Por la amplitud de sus estudios, por el rigor de su formación, por la
estatura de sus intereses intelectuales, fue un clásico. Quienes lo
conocieron aseguran que le gustaba reconocerse en Goethe, en Víctor
Hugo, en Gibbon, en Taine y en aquellos hombres que pretendían poseer
al mundo desde la inteligencia y la sensibilidad. No le molestaba que
lo reconociesen como un historiador social. Sus investigaciones se
orientaban hacia el mundo antiguo y el medioevo. En una oportunidad
alguien le preguntó cómo se atrevía a incursionar en historia
argentina cuando sus preocupaciones giraban alrededor del origen de
las ciudades burguesas en el mundo feudal. Su respuesta fue digna de
él, una respuesta algo irónica, algo paradójica, pero en primer lugar
certera: “Sólo conociendo el mundo antiguo es posible entender la
historia argentina”.
Concebir la historia como totalidad, como totalidad diferenciada, fue
uno de sus grandes aciertos intelectuales. A ello habría que
agregarle, claro está, la calidad de sus hipótesis, el esfuerzo por
las construcciones teóricas amplias, la riqueza interpretativa y su
visión profunda de lo que denomina la “vida histórica”, del proceso
del devenir y de las relaciones entre el cambio y la permanencia y los
diversos sentidos y significados que de allí se derivan.

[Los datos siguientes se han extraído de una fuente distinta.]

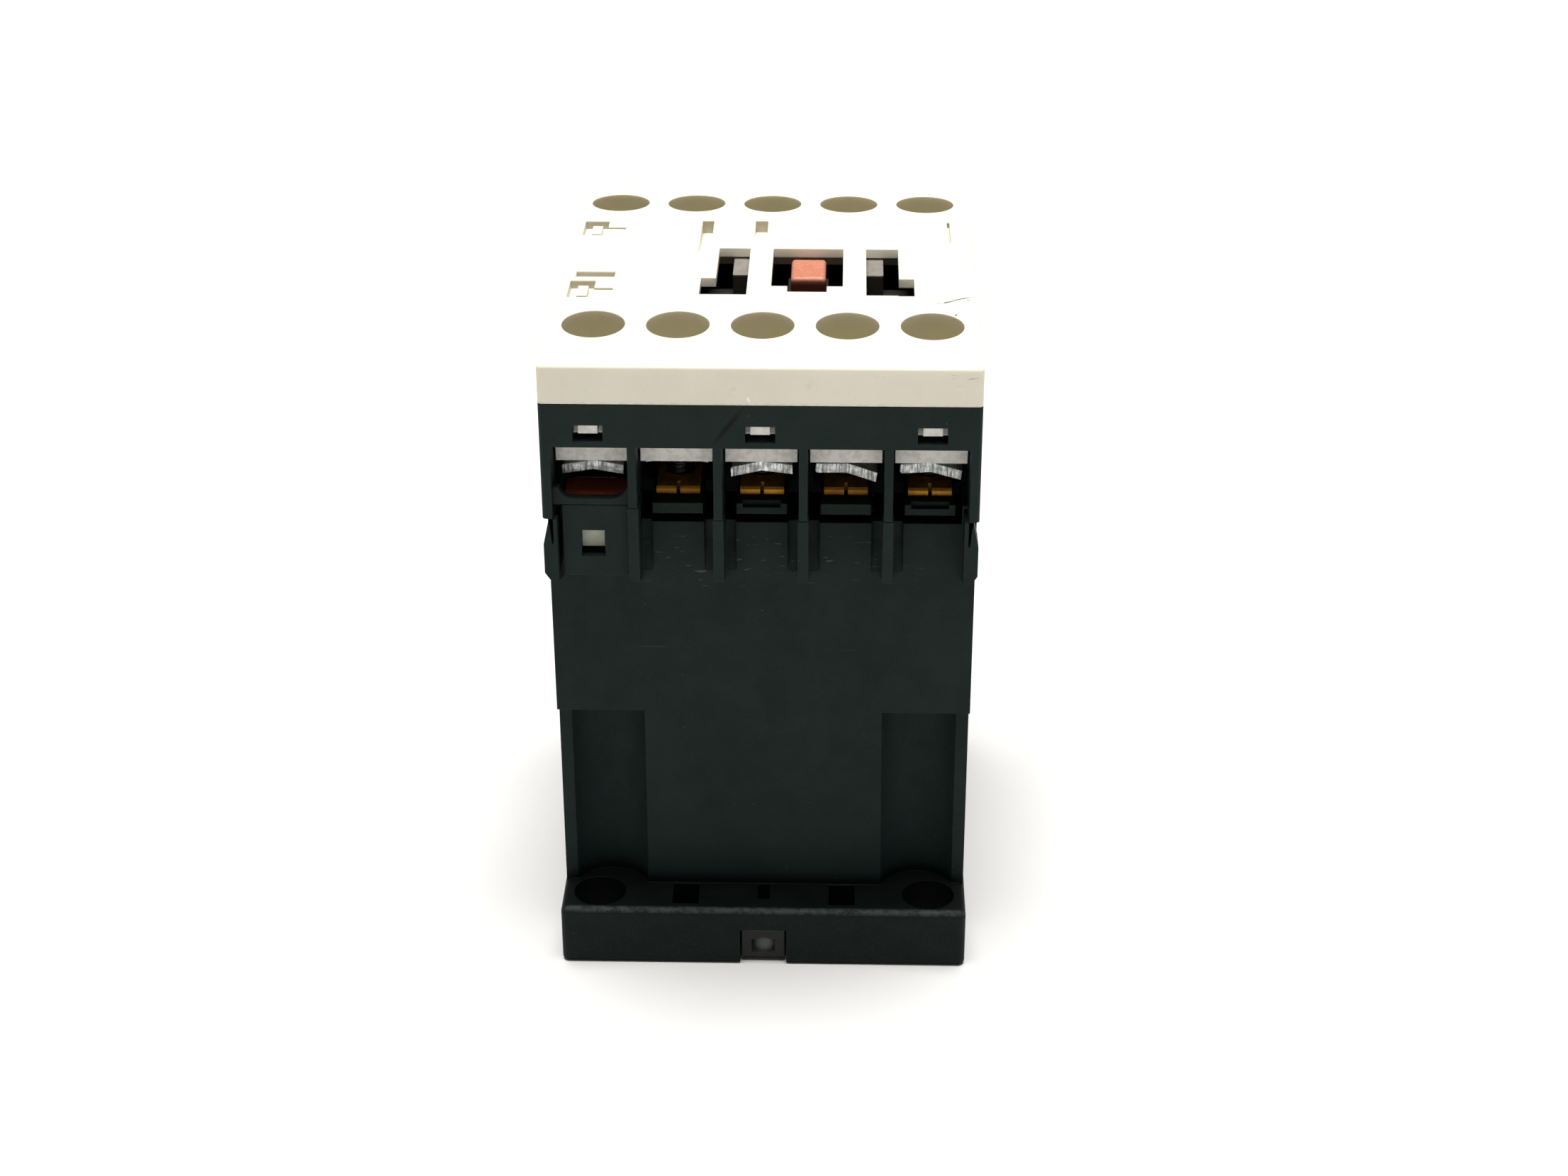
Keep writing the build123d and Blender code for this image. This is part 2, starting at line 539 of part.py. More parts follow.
# --------------------------------------------------------------------- clamps
def make_clamp(number, x, end, lift, tilt):
    """A bent clamp plate with a ridge along the wire, and its captive screw."""
    z = CLAMP_CLOSED_Z + lift
    lean = radians(tilt)
    inner = 14.6
    start = -24.5 if end < 0 else inner
    face = Plane(origin=(x, start + 9.9, z), x_dir=(cos(lean), 0, sin(lean)), z_dir=(0, -1, 0))
    bent = ((-3.2, -0.55), (0, 0), (3.2, -0.55), (3.2, -0.55 + CLAMP_T), (0, CLAMP_T),
            (-3.2, -0.55 + CLAMP_T))
    with BuildPart() as terminal_clamp:
        slab(face, bent, 9.9)
        fillet(terminal_clamp.edges().filter_by(Axis.Y).sort_by(Axis.X)[0:1], 0.3)
        with Locations((x, end * SCREW_Y, z + 3)):
            Hole(SCREW_R + 0.3, depth=6)
    finish(terminal_clamp.part, "terminal_clamp_%02d" % number)
    seat = z + CLAMP_T + 0.03 + 3.0 * abs(sin(lean))
    with BuildPart() as terminal_screw:
        with BuildSketch(Plane.XY.offset(seat)):
            Circle(SCREW_HEAD_R)
        extrude(amount=SCREW_HEAD_H)
        fillet(terminal_screw.edges().sort_by(Axis.Z)[-1], 0.35)
        for angle in (0, 90):
            with Locations(Location((0, 0, seat + SCREW_HEAD_H), (0, 0, angle + 20))):
                Box(3.6, 0.75, 2.4, mode=Mode.SUBTRACT)
        with Locations((0, 0, seat + 0.1)):
            Cylinder(SCREW_R, seat + 0.1 - SCREW_TIP_Z, align=(Align.CENTER, Align.CENTER, Align.MAX))
        chamfer(terminal_screw.edges().sort_by(Axis.Z)[0], 0.4)
    placed = terminal_screw.part.moved(Location((x, end * SCREW_Y, 0)))
    finish(placed, "terminal_screw_%02d" % number)


# ----------------------------------------------------------------- rail latch
def make_rail_latch():
    with BuildPart() as rail_latch:
        block(around(0, LATCH_SLOT_HALF - 0.15), (-24.4, -17.9), (0.6, 4.25))
        block(around(0, LATCH_SLOT_HALF + 0.85), (-22.6, -18.1), (1.6, 3.05))
        block(around(0, 2.4), (-28.2, -24.0), (0.6, 4.25))
        # nose that goes under the rail's edge, with a lead-in below
        nose = ((-18.0, 0.9), (-17.4, 0.9), (-16.3, 2.5), (-16.3, 3.7), (-18.0, 3.7))
        slab(Plane.YZ, nose, LATCH_SLOT_HALF - 0.15, both=True)
        # window for the spring and the housing's peg
        cut(around(0, 1.6), (-25.75, -19.4), (0.3, 5.0))
        # sloping pocket for a screwdriver tip in the outer tab
        pocket = ((-28.6, 1.2), (-28.0, 1.2), (-27.3, 2.9), (-28.6, 2.9))
        slab(Plane.YZ, pocket, 1.3, both=True, mode=Mode.SUBTRACT)
    finish(rail_latch.part, "rail_latch")


def make_all():
    os.makedirs("parts", exist_ok=True)
    make_base_housing()
    make_terminal_housing()
    make_front_cover()
    make_contact_carrier()
    make_coupling_posts()
    make_position_indicator()
    for number, x in enumerate(POLES, start=1):
        make_moving_contact(number, x)
        make_coil_spring("contact_spring_%d" % number, (x, 0, BRIDGE_Z + BRIDGE_T + 0.05), (0, 0, 1),
                         CROSSBAR_Z[0] - BRIDGE_Z - BRIDGE_T - 0.1, CONTACT_SPRING_R, 0.4, 4)
        make_fixed_contact("fixed_contact_lower_%d" % number, x, -1)
        make_fixed_contact("fixed_contact_upper_%d" % number, x, 1)
    make_fixed_contact_tips()
    make_fixed_core()
    make_shading_rings()
    make_armature()
    make_armature_pin()
    make_core_pin()
    make_damping_pad()
    make_coil_bobbin()
    make_coil_winding()
    for name, end in (("lower", -1), ("upper", 1)):
        make_coil_terminal("coil_terminal_" + name, end)
        make_wire_guide("coil_wire_guide_" + name, end)
    for name, side in (("left", -1), ("right", 1)):
        make_coil_spring("return_spring_" + name, (side * RETURN_SPRING_X, 0, BOBBIN_Z[1] + 0.02), (0, 0, 1),
                         FOOT_PLATE_Z[0] - BOBBIN_Z[1] - 0.04, RETURN_SPRING_R, 0.5, 6)
    for i, x in enumerate(COLUMNS):
        make_clamp(i + 1, x, -1, LOWER_CLAMP_LIFT[i], LOWER_CLAMP_TILT[i])
        make_clamp(i + 6, x, 1, UPPER_CLAMP_LIFT[i], UPPER_CLAMP_TILT[i])
    make_rail_latch()
    make_coil_spring("latch_spring", (0, -24.75, 2.45), (0, 1, 0), 5.3, LATCH_SPRING_R, 0.35, 6)


make_all()
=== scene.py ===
import json
import math

import bpy
import bmesh
from mathutils import Euler, Matrix, Vector


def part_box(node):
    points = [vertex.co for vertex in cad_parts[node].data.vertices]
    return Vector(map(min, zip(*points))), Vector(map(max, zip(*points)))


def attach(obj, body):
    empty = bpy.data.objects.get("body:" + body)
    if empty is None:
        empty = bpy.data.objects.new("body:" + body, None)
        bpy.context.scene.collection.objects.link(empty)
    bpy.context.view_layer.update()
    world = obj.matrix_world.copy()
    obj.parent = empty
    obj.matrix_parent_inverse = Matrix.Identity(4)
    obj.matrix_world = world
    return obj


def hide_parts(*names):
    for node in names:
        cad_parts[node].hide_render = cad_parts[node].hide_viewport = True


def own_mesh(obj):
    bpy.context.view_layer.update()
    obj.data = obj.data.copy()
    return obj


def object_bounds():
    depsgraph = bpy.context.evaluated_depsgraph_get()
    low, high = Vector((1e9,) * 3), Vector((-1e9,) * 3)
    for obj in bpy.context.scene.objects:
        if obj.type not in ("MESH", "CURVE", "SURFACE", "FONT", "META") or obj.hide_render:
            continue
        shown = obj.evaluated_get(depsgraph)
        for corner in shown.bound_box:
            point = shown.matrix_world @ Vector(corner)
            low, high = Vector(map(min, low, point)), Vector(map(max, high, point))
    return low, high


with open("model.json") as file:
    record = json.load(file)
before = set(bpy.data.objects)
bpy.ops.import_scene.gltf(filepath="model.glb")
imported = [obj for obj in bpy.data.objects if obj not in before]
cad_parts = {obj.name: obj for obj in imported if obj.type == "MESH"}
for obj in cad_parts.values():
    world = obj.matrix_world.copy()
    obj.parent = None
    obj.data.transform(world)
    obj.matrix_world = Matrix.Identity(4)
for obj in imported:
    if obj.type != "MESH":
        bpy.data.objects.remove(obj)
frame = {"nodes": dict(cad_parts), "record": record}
CAD_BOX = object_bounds()
NODES = frame["nodes"]

MM = 0.001

# ------------------------------------------------------------------ sizes and places, in millimetres
FRONT_Y = CAD_BOX[0][1] / MM    # the end that faces the camera
COVER_TOP = CAD_BOX[1][2] / MM
INDICATOR_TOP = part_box("position_indicator")[1].z / MM
POST_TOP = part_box("coupling_posts")[1].z / MM
COVER_SEAM = 68.0               # lower edge of the front cover
RIB_FOOT_Z = 48.0               # foot of the ribs between the terminals
FOOT_TOP = 7.0                  # upper face of the mounting foot
PITCH = 8.75                    # between terminal columns
SCREW_Y = 18.76                 # rows of screws, on both sides of the middle
SHANK_TOP = 60.0                # the screws are threaded below this
THREAD_PITCH = 0.5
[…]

José Luis Romero murió hace treinta años. Quienes lo conocieron lo
recuerdan como un hombre recto, justo y generoso; un hombre preocupado
por defender valores y principios, un hombre pobre en patrimonios
materiales pero rico en virtudes. Sus amigos, sus discípulos, todos
los que lo amaron extrañan su ausencia; quienes solamente lo hemos
conocido por sus libros mantenemos hacia él una obstinada lealtad,
celebrada cada vez que regresamos a sus libros, a las palabras
escritas por un hombre que supo vivir con plenitud sus años, honrando
con pasión laica los valores de la lucidez y la decencia.